[Start DATA FOR PROCESSING]

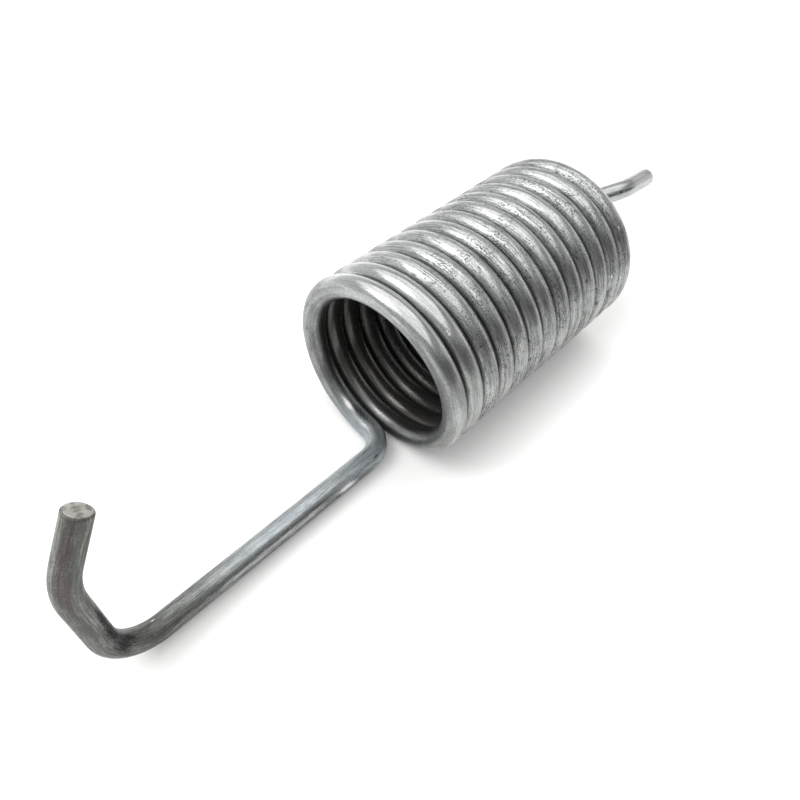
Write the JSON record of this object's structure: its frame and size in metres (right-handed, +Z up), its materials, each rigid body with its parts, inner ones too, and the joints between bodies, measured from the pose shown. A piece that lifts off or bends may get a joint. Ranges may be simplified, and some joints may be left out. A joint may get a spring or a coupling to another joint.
{
  "type": "extension spring",
  "caption": "Close-wound extension spring of round wire, with a long side arm and open hook at its near end and a short cranked leg at its far end.",
  "frame": {"origin": "on the surface that the spring lies on, under the middle of its length and width", "axes": "+X along the coil's axis from the hook to the leg, +Y to the left of it, +Z up as the spring lies"},
  "size_m": [0.1296, 0.031, 0.031],
  "materials": {
    "wire": "drawn spring wire, bright and slightly worn, with fine draw lines along it"
  },
  "bodies": {
    "root": {"spring": "wire"}
  },
  "joints": []
}
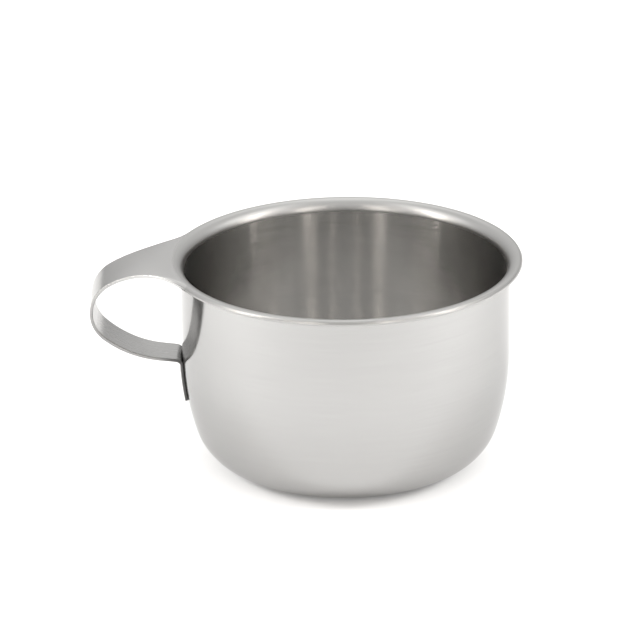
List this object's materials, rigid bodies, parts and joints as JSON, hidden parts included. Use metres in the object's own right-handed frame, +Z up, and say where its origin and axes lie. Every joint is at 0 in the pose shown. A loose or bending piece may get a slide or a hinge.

[End DATA FOR PROCESSING]

- AIM
From the listing above, extract every line exactly as it stands.

- REPLY
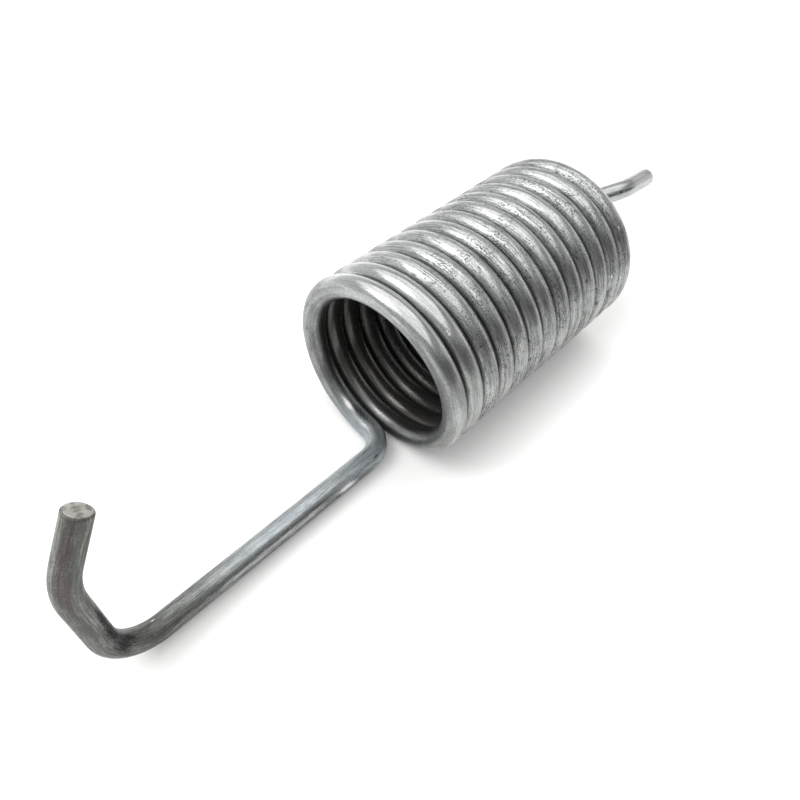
Write the JSON record of this object's structure: its frame and size in metres (right-handed, +Z up), its materials, each rigid body with its parts, inner ones too, and the joints between bodies, measured from the pose shown. A piece that lifts off or bends may get a joint. Ranges may be simplified, and some joints may be left out. A joint may get a spring or a coupling to another joint.
{
  "type": "extension spring",
  "caption": "Close-wound extension spring of round wire, with a long side arm and open hook at its near end and a short cranked leg at its far end.",
  "frame": {"origin": "on the surface that the spring lies on, under the middle of its length and width", "axes": "+X along the coil's axis from the hook to the leg, +Y to the left of it, +Z up as the spring lies"},
  "size_m": [0.1296, 0.031, 0.031],
  "materials": {
    "wire": "drawn spring wire, bright and slightly worn, with fine draw lines along it"
  },
  "bodies": {
    "root": {"spring": "wire"}
  },
  "joints": []
}
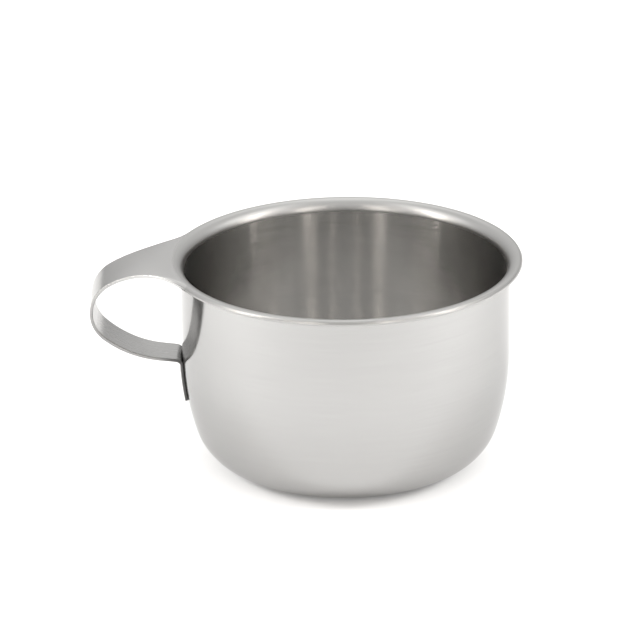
List this object's materials, rigid bodies, parts and joints as JSON, hidden parts included. Use metres in the object's own right-handed frame, +Z up, and say where its origin and axes lie. Every joint is at 0 in the pose shown. A loose or bending piece may get a slide or a hinge.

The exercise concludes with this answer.